Sejak wilayah tersebut dicaplok ke Indonesia, Bali, Minahasa, Pasundan, Sangir dan Talaud, serta Riau tidak nampak lagi. Kaum budak di negara-negara kecil yang pernah ada itu tenggelam langsung dalam kendali kekuasaan kolonial Indonesia. Namun yang nampak menolak dan melawan kolonial Indonesia hanya West Papua, RMS, dan Aceh.
Dalam perjalanan waktu, ketiga daerah ini mengalami banyak hal. Pengalaman dan kenyataan itu sering membuat mereka mengambil kesimpulan yang nantinya boleh juga disebut kesimpulan empiris historis atas perlakuan perlakuan kolonial Indonesia terhadap mereka.

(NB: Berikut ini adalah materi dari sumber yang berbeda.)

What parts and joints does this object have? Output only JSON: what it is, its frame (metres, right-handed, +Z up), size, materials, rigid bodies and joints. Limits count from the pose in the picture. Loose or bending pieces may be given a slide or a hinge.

Karya ini merupakan sebuah catatan kecil yang mengupas tentang status Indonesia di West Papua dalam perspektif jurnalis, aktivis nasionalis yang progresif, pemerhati lingkungan hidup, pemerhati HAM, tokoh gereja, dan masyarakat. Tulisan ini merupakan studi kecil-kecilan yang berbasis pada pendekatan observasi, wawancara, dan percakapan singkat melalui media massa.
Lemahnya, di sini tidak memuat sejarah masalah dan teori-teori yang berkaitan dengan tema-tema yang terterah di bawah ini. Namun ini tidak kalah menarik, karena karya ini merupakan hasil riset sederhana selama melalui buku-buku, majalah, jurnal, pengamatan langsung, dan interview dalam rentan waktu kurang lebih 9 tahun (2012-2020).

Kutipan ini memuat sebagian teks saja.